• SOURCE MATERIAL
>> begin

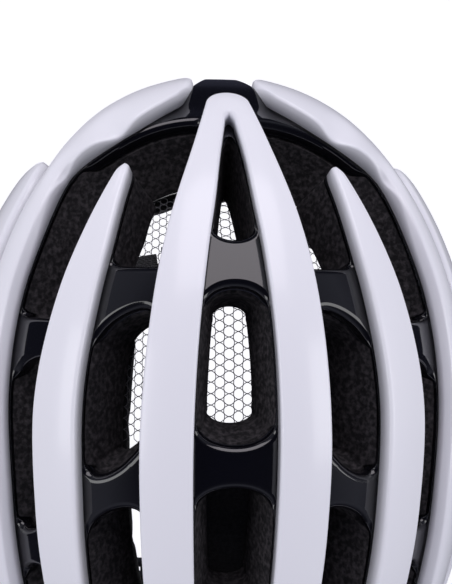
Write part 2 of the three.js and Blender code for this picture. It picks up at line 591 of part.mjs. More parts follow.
/** The swivel at the temple: a stud through the anchor, a disc, and a fork whose pin carries the arm's eye. */
function templeSwivel() {
  const { x, y, z } = ARM_PIVOT;
  const disc = TEMPLE.face - GAP;
  const reach = ARM.height / 2 + GAP;
  const ear = (side) => box(disc - x + 3, 6.4, 2.2, (disc + x - 3) / 2, y, z + side * (reach + 1.1));
  return union([
    bar(vec(disc - 1.5, y, z), vec(disc, y, z), TEMPLE.radius - 0.6, 20),
    bar(vec(disc - 1, y, z), vec(TEMPLE.face + TEMPLE.thick - 0.4, y, z), STUD_RADIUS, 16),
    ear(1), ear(-1),
    bar(vec(x, y, z - reach - 1), vec(x, y, z + reach + 1), PIN_RADIUS, 12),
  ]);
}

const templeAnchor = bar(vec(TEMPLE.face, ARM_PIVOT.y, ARM_PIVOT.z),
  vec(TEMPLE.face + TEMPLE.thick, ARM_PIVOT.y, ARM_PIVOT.z), TEMPLE.radius, 24)
  .subtract(bar(vec(TEMPLE.face - 1, ARM_PIVOT.y, ARM_PIVOT.z), vec(TEMPLE.face + 9, ARM_PIVOT.y, ARM_PIVOT.z),
    STUD_RADIUS + GAP, 16));

pair('temple_anchor', templeAnchor, MATT_BLACK);
pair('temple_swivel', templeSwivel(), MATT_BLACK);
piece('left_fit_arm', fitArm(1), MATT_BLACK);
piece('right_fit_arm', mirrored(fitArm(-1)), MATT_BLACK);

function makeDial() {
  const { y, z } = DIAL_PLACE;
  const at = (body) => body.translate(DIAL_PLACE.toArray());
  const [half, tall, wall, room] = [HOUSING.half, HOUSING.tall, HOUSING.wall, HOUSING.room];
  const back = y + room / 2 + wall;
  const front = y - room / 2;
  const tray = box(2 * half, back - front, tall, 0, (back + front) / 2, z)
    .subtract(box(2 * half + 2, room, tall - 2 * wall, 0, y - 0.5, z))
    .subtract(at(bar(vec(0, 0, 0), vec(0, 20, 0), SHAFT_RADIUS + GAP, 20)));
  piece('dial_housing', tray, MATT_BLACK);

  // The cradle cups the back of the head and closes the housing's front.
  const frontFace = front - GAP;
  const wings = loft(steps(12).map((t) => {
    const u = lerp(-1, 1, t);
    const x = CRADLE.half * u;
    const reach = frontFace - CRADLE.thick / 2 - CRADLE.wrap * Math.max(0, (Math.abs(x) - half) / (CRADLE.half - half)) ** 1.6;
    const lean = Math.max(0, (Math.abs(x) - half) / (CRADLE.half - half)) * 0.7 * Math.sign(x);
    const tallHere = CRADLE.tall * (1 - 0.35 * Math.abs(u) ** 4);
    const [dx, dy] = [Math.sin(lean) * CRADLE.thick / 2, Math.cos(lean) * CRADLE.thick / 2];
    const corner = (s, v) => vec(x + s * dx, reach + s * dy, z + v * tallHere / 2);
    return [corner(-1, -1), corner(1, -1), corner(1, 1), corner(-1, 1)];
  }));
  const window = (x) => box(11, 60, CRADLE.tall * 0.42, x, y - 10, z);
  piece('cradle', wings.subtract(window(-CRADLE.half * 0.72)).subtract(window(CRADLE.half * 0.72)), MATT_BLACK);
  const cradlePad = box(20, 4, CRADLE.tall * 0.8, 12, frontFace - CRADLE.thick - GAP - 2, z);
  pair('cradle_pad', cradlePad, PADDING);

  piece('pinion', at(pinionBody()), MATT_BLACK);
  const knobBack = KNOB_START + DIAL_DEPTH;
  const disc = bar(vec(0, KNOB_START, 0), vec(0, knobBack, 0), DIAL_RADIUS - 2, 32);
  const socket = bar(vec(0, KNOB_START - 1, 0), vec(0, KNOB_FACE + GAP, 0), SHAFT_RADIUS + GAP, 20);
  const headRoom = bar(vec(0, knobBack - 2.5, 0), vec(0, knobBack + 1, 0), 3.6, 20);
  const through = bar(vec(0, KNOB_START, 0), vec(0, knobBack + 1, 0), SCREW_RADIUS + GAP, 12);
  const flange = bar(vec(0, KNOB_START, 0), vec(0, KNOB_START + 1.5, 0), DIAL_RADIUS, 32);
  piece('dial_knob', at(cut(disc.add(flange), [socket, headRoom, through])), MATT_BLACK);
  const ring = bar(vec(0, KNOB_START + 1.5 + GAP, 0), vec(0, knobBack - 0.8, 0), DIAL_RADIUS, 32)
    .subtract(bar(vec(0, 0, 0), vec(0, 40, 0), DIAL_RADIUS - 2 + GAP, 32));
  const notches = steps(12).slice(1).map((t) => bar(
    vec(Math.cos(2 * Math.PI * t) * (DIAL_RADIUS + 0.4), 0, Math.sin(2 * Math.PI * t) * (DIAL_RADIUS + 0.4)),
    vec(Math.cos(2 * Math.PI * t) * (DIAL_RADIUS + 0.4), 40, Math.sin(2 * Math.PI * t) * (DIAL_RADIUS + 0.4)), 1.3, 6));
  piece('dial_grip', at(cut(ring, notches)), RUBBER);
  const screw = bar(vec(0, KNOB_FACE - 4.5, 0), vec(0, knobBack - 1.5, 0), SCREW_RADIUS, 12)
    .add(bar(vec(0, knobBack - 2.5 + GAP, 0), vec(0, knobBack - 0.8, 0), 3.1, 16));
  piece('dial_screw', at(screw), STEEL);
}

makeDial();

// ---- Straps ---------------------------------------------------------------------------------------------------

const webbing = (points, outward, count) => loft(bandAlong(points, outward, STRAP_WIDTH, STRAP_THICK, count));

function anchorBody({ x, y, z }) {
  const plate = box(ANCHOR.thick, ANCHOR.wide, ANCHOR.tall, x, y, z);
  return plate.subtract(box(ANCHOR.thick * 2, ANCHOR.wide - 5, 1.8, x, y, z + 1.2));
}
pair('front_strap_anchor', anchorBody(FRONT_ANCHOR), MATT_BLACK);
pair('rear_strap_anchor', anchorBody(REAR_ANCHOR), MATT_BLACK);

// The two upper straps run from under their anchors to the top of the divider, side by side.
const dividerTop = DIVIDER_PLACE.z + DIVIDER.tall / 2 + GAP;
const hang = (anchor) => vec(anchor.x, anchor.y, anchor.z - ANCHOR.tall / 2 - 2);
const { x: divX, y: divY } = DIVIDER_PLACE;
const frontTop = hang(FRONT_ANCHOR);
const rearTop = hang(REAR_ANCHOR);
pair('front_strap', webbing([frontTop, frontTop.clone().add(vec(0, 2, -18)), vec(79, -22, -22),
  vec(divX - 1.2, divY - 5.5, dividerTop + 5.5)], () => vec(1, 0.02, 0), 9), WEBBING);
pair('rear_strap', webbing([rearTop, rearTop.clone().add(vec(0.5, -4, -18)), vec(76.5, 28, -22),
  vec(divX + 1.2, divY + 5.5, dividerTop + 5.5)], () => vec(1, 0.02, 0), 9), WEBBING);

/** The divider: a flat frame that the straps pass through, open above and below, with a window for its cam lever. */
function dividerBody() {
  const { x, y, z } = DIVIDER_PLACE;
  const frame = box(DIVIDER.thick, DIVIDER.wide, DIVIDER.tall, x, y, z);
  const through = box(DIVIDER.thick - 2 * DIVIDER.wall, DIVIDER.wide - 2 * DIVIDER.wall, DIVIDER.tall + 2, x, y, z);
  const window = box(DIVIDER.thick, DIVIDER.wide - 4 * DIVIDER.wall, DIVIDER.tall - 2 * DIVIDER.wall - 2,
    x + DIVIDER.thick / 2, y, z);
  const pinHole = bar(vec(x + LEVER.out, y - 30, z + LEVER.up), vec(x + LEVER.out, y + 30, z + LEVER.up), 1 + GAP, 12);
  return cut(frame, [through, window, pinHole]);
}
pair('strap_divider', dividerBody(), MATT_BLACK);
pair('cam_pin', bar(vec(divX + LEVER.out, divY - DIVIDER.wide / 2, DIVIDER_PLACE.z + LEVER.up),
  vec(divX + LEVER.out, divY + DIVIDER.wide / 2, DIVIDER_PLACE.z + LEVER.up), 1, 10), STEEL);
const leverWide = DIVIDER.wide - 4 * DIVIDER.wall - 1;
const leverBody = bar(vec(divX + LEVER.out, divY - leverWide / 2, DIVIDER_PLACE.z + LEVER.up),
  vec(divX + LEVER.out, divY + leverWide / 2, DIVIDER_PLACE.z + LEVER.up), 2.2, 16)
  .add(box(LEVER.thick, leverWide, 9, divX + LEVER.out + 0.9, divY, DIVIDER_PLACE.z + LEVER.up - 4.5))
  .subtract(bar(vec(divX + LEVER.out, divY - 30, DIVIDER_PLACE.z + LEVER.up),
    vec(divX + LEVER.out, divY + 30, DIVIDER_PLACE.z + LEVER.up), 1 + GAP, 12));
pair('cam_lever', leverBody, MATT_BLACK);

// The chin straps go round the jaw to the buckle.
const below = DIVIDER_PLACE.z - DIVIDER.tall / 2 - GAP;
const chinWay = (end) => [vec(divX, divY, below), vec(divX - 2, divY - 3, below - 14), vec(64, -17, -96),
  vec(44, -37, -116), end.clone().add(vec(8, 1.6, 1)), end];
const chinFace = (t) => vec(1 - 0.35 * t, 0, -(t ** 1.4) * 2.2);
const tongueEnd = BUCKLE_PLACE.x + BUCKLE.tongue;
const socketEnd = -BUCKLE_PLACE.x + BUCKLE.socket;
const chinLeft = chinWay(vec(tongueEnd + STRAP_END_GAP, BUCKLE_PLACE.y, BUCKLE_PLACE.z));
const chinRight = chinWay(vec(socketEnd + STRAP_END_GAP, BUCKLE_PLACE.y, BUCKLE_PLACE.z));
piece('left_chin_strap', webbing(chinLeft, chinFace, 16), WEBBING);
piece('right_chin_strap', mirrored(webbing(chinRight, chinFace, 16)), WEBBING);

/** The buckle's socket: a flat box open at its mouth, with two windows in its edges for the prongs. */
function socketBody() {
  const { x, y, z } = BUCKLE_PLACE;
  const shell = box(BUCKLE.socket, BUCKLE.wide, BUCKLE.thick, x - BUCKLE.socket / 2, y, z);
  const room = box(BUCKLE.socket, BUCKLE.wide - 2 * BUCKLE.wall, BUCKLE.thick - 2 * BUCKLE.wall,
    x - BUCKLE.socket / 2 + 3.5, y, z);
  const windows = box(8, BUCKLE.wide + 2, BUCKLE.thick - 2 * BUCKLE.wall, x - 13, y, z);
  return cut(shell, [room, windows]);
}
function tongueBody() {
  const { x, y, z } = BUCKLE_PLACE;
  const inner = BUCKLE.thick - 2 * BUCKLE.wall - 2 * GAP;
  const base = box(BUCKLE.tongue - GAP, BUCKLE.wide - 2, BUCKLE.thick - 1, x + (BUCKLE.tongue + GAP) / 2, y, z);
  const guide = box(BUCKLE.prong, 3.4, inner, x - BUCKLE.prong / 2 + 1, y, z);
  return union([base, guide]);
}
/** A springy prong beside the guide, whose hook looks out of the socket's window; `side` is -1 at the front. */
function prongBody(side) {
  const { x, y, z } = BUCKLE_PLACE;
  const inner = BUCKLE.thick - 2 * BUCKLE.wall - 2 * GAP;
  const reach = BUCKLE.wide / 2 - BUCKLE.wall - GAP;
  return box(BUCKLE.prong - GAP, 3, inner, x - (BUCKLE.prong - GAP) / 2, y + side * (reach - 1.5), z)
    .add(box(5, 2.2, inner, x - 13, y + side * (reach + 0.9), z));
}
piece('buckle_front_prong', prongBody(-1), MATT_BLACK);
piece('buckle_rear_prong', prongBody(1), MATT_BLACK);
piece('buckle_socket', socketBody(), MATT_BLACK);
piece('buckle_tongue', tongueBody(), MATT_BLACK);

/** A sleeve round a strap between two shares of its path. */
function sleeve(points, from, to, wall, count) {
  const path = new THREE.CatmullRomCurve3(points, false, 'centripetal');
  const part = steps(count).map((t) => path.getPointAt(lerp(from, to, t)));
  const face = (t) => chinFace(lerp(from, to, t));
  const longer = [part[0].clone().lerp(part[1], -0.3), ...part.slice(1, -1), part.at(-1).clone().lerp(part.at(-2), -0.3)];
  const clear = [STRAP_WIDTH + 2 * 0.8, STRAP_THICK + 2 * 0.8];
  return loft(bandAlong(part, face, clear[0] + 2 * wall, clear[1] + 2 * wall, count))
    .subtract(loft(bandAlong(longer, face, clear[0], clear[1], count)));
}
piece('chin_pad', mirrored(sleeve(chinRight, 0.5, 0.86, 2.4, 7)), PADDING);
piece('strap_keeper', sleeve(chinLeft, 0.56, 0.62, 1.4, 2), RUBBER);

export default helmet;
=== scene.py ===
# %% [markdown]
# # A ventilated cycling helmet
# The helmet is seen from almost straight above, a little ahead of the crown. What makes it that helmet is a
# family of long white ribs over a piano-black shell, with deep foam-walled vents and a fine insect net
# between them. Nearly every surface here is one idea: a place on a smooth dome is a pair of angles and a
# depth, and a piece is a grid of such places worked out as whole numpy arrays.

# %% Load the frame
import bmesh
import bpy
import math
import numpy as np
from mathutils import Matrix, Vector


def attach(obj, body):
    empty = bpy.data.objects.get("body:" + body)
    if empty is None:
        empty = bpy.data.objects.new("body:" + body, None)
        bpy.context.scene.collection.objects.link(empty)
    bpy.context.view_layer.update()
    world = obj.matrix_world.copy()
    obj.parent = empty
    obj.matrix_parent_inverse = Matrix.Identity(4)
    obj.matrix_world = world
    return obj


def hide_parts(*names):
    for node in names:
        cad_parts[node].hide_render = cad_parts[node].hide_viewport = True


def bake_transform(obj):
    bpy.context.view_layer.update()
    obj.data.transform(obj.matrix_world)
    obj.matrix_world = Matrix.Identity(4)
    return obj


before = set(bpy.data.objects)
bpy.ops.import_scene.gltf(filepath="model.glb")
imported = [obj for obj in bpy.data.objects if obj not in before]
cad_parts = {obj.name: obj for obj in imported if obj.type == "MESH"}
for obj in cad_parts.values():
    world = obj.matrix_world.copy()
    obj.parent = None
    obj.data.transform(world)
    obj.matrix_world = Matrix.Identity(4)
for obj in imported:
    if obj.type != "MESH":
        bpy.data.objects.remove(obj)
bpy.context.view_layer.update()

# %% [markdown]
# ## Camera
# The eye is 550 mm from the brow and nearly overhead, so the front ribs run away from it and the vents show
# their walls. A long lens keeps the dome's shape calm.

# %% Camera
aim = Vector((-0.00322, -0.05256, 0.07429))
rise, drift, roll = math.radians(94.45), math.radians(5.19), math.radians(0.95)
towards_eye = Vector((math.sin(drift), math.cos(drift) * math.cos(rise), math.cos(drift) * math.sin(rise)))
eye = aim + 0.55 * towards_eye
right = (-towards_eye).cross(Vector((0, -1, 0))).normalized()
up = right.cross(-towards_eye)
turned_right = right * math.cos(roll) + up * math.sin(roll)
turned_up = up * math.cos(roll) - right * math.sin(roll)
camera_data = bpy.data.cameras.new("camera")
camera_data.lens = 85.4
camera_data.sensor_width = 36.0
camera = bpy.data.objects.new("camera", camera_data)
camera.matrix_world = Matrix((
    (turned_right.x, turned_up.x, towards_eye.x, eye.x),
    (turned_right.y, turned_up.y, towards_eye.y, eye.y),
    (turned_right.z, turned_up.z, towards_eye.z, eye.z),
    (0, 0, 0, 1)))
bpy.context.scene.collection.objects.link(camera)
bpy.context.scene.camera = camera
print("camera at", [round(v, 3) for v in eye])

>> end

• EXERCISE REQUIREMENTS
Your task is to repeat the lines from the one containing "its path. */" to the one containing "for node in", both lines included. Leave out every other line.

• SOLUTION TO THE PROBLEM
/** A sleeve round a strap between two shares of its path. */
function sleeve(points, from, to, wall, count) {
  const path = new THREE.CatmullRomCurve3(points, false, 'centripetal');
  const part = steps(count).map((t) => path.getPointAt(lerp(from, to, t)));
  const face = (t) => chinFace(lerp(from, to, t));
  const longer = [part[0].clone().lerp(part[1], -0.3), ...part.slice(1, -1), part.at(-1).clone().lerp(part.at(-2), -0.3)];
  const clear = [STRAP_WIDTH + 2 * 0.8, STRAP_THICK + 2 * 0.8];
  return loft(bandAlong(part, face, clear[0] + 2 * wall, clear[1] + 2 * wall, count))
    .subtract(loft(bandAlong(longer, face, clear[0], clear[1], count)));
}
piece('chin_pad', mirrored(sleeve(chinRight, 0.5, 0.86, 2.4, 7)), PADDING);
piece('strap_keeper', sleeve(chinLeft, 0.56, 0.62, 1.4, 2), RUBBER);

export default helmet;
=== scene.py ===
# %% [markdown]
# # A ventilated cycling helmet
# The helmet is seen from almost straight above, a little ahead of the crown. What makes it that helmet is a
# family of long white ribs over a piano-black shell, with deep foam-walled vents and a fine insect net
# between them. Nearly every surface here is one idea: a place on a smooth dome is a pair of angles and a
# depth, and a piece is a grid of such places worked out as whole numpy arrays.

# %% Load the frame
import bmesh
import bpy
import math
import numpy as np
from mathutils import Matrix, Vector


def attach(obj, body):
    empty = bpy.data.objects.get("body:" + body)
    if empty is None:
        empty = bpy.data.objects.new("body:" + body, None)
        bpy.context.scene.collection.objects.link(empty)
    bpy.context.view_layer.update()
    world = obj.matrix_world.copy()
    obj.parent = empty
    obj.matrix_parent_inverse = Matrix.Identity(4)
    obj.matrix_world = world
    return obj


def hide_parts(*names):
    for node in names:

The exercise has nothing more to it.